DATASET SECTION:
* start *

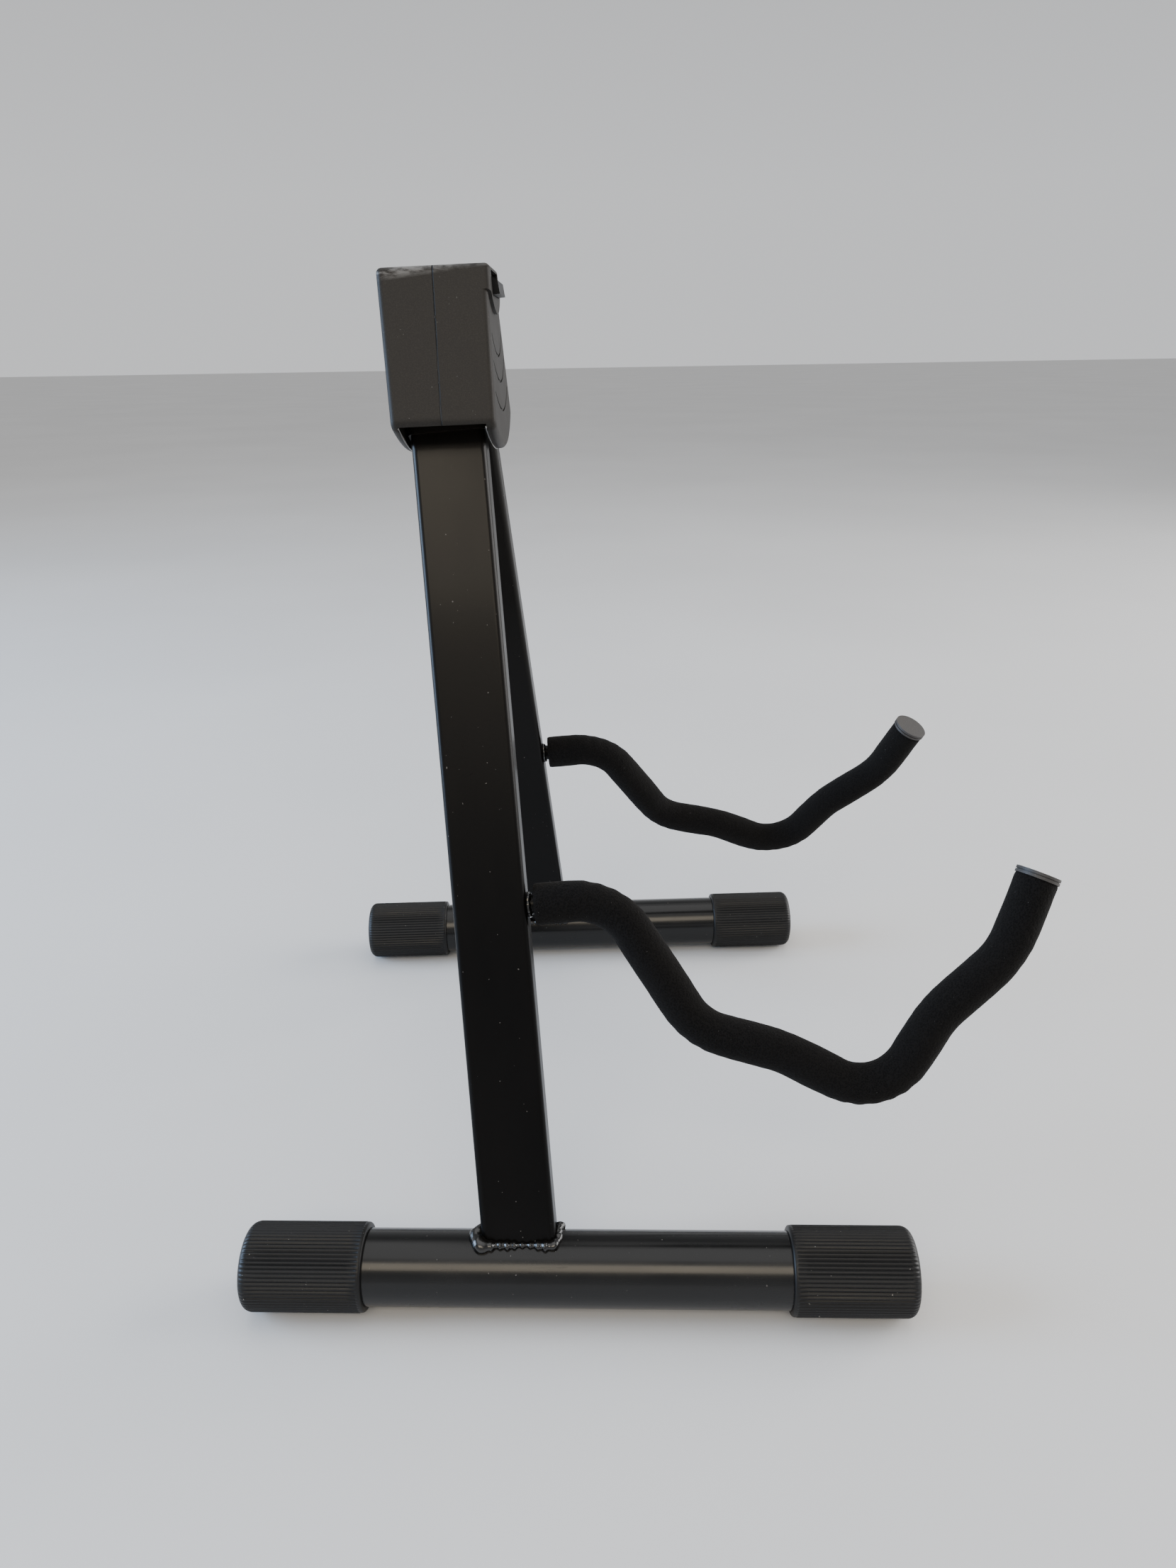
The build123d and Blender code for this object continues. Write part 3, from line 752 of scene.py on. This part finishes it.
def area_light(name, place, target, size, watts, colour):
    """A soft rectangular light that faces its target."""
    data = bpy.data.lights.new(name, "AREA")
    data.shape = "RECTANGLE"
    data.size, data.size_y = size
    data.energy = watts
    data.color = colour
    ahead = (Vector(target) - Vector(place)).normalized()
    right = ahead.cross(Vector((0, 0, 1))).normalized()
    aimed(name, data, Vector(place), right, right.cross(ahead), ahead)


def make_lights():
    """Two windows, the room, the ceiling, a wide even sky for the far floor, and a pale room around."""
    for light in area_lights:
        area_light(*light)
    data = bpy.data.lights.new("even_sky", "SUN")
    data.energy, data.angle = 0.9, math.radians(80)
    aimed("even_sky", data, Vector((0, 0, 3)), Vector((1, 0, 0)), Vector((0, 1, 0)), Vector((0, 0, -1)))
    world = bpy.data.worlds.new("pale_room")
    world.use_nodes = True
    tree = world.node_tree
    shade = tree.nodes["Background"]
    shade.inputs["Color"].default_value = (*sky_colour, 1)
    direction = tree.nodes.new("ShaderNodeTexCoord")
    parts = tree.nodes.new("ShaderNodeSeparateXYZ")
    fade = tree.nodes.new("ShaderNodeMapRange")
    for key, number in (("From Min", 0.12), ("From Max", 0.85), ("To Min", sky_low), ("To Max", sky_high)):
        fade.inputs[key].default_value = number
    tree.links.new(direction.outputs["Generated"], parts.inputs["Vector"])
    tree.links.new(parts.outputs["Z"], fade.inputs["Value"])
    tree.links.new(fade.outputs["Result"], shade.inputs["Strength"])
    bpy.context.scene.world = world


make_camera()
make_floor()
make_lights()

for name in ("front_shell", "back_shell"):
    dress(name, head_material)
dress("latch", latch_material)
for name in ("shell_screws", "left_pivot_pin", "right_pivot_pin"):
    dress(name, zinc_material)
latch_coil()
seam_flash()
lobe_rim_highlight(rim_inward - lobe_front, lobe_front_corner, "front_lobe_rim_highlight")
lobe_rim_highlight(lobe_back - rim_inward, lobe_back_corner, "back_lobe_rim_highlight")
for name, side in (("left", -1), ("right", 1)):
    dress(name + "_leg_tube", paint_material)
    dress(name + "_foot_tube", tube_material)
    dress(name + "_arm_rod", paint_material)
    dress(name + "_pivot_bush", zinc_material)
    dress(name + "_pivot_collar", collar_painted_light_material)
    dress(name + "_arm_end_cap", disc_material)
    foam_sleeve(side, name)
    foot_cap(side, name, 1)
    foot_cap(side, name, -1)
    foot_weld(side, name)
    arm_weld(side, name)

* end *

YOUR INSTRUCTIONS: Using the listing above, return all lines where the word "scene" occurs.

EXERCISE SOLUTION:
The build123d and Blender code for this object continues. Write part 3, from line 752 of scene.py on. This part finishes it.
    bpy.context.scene.world = world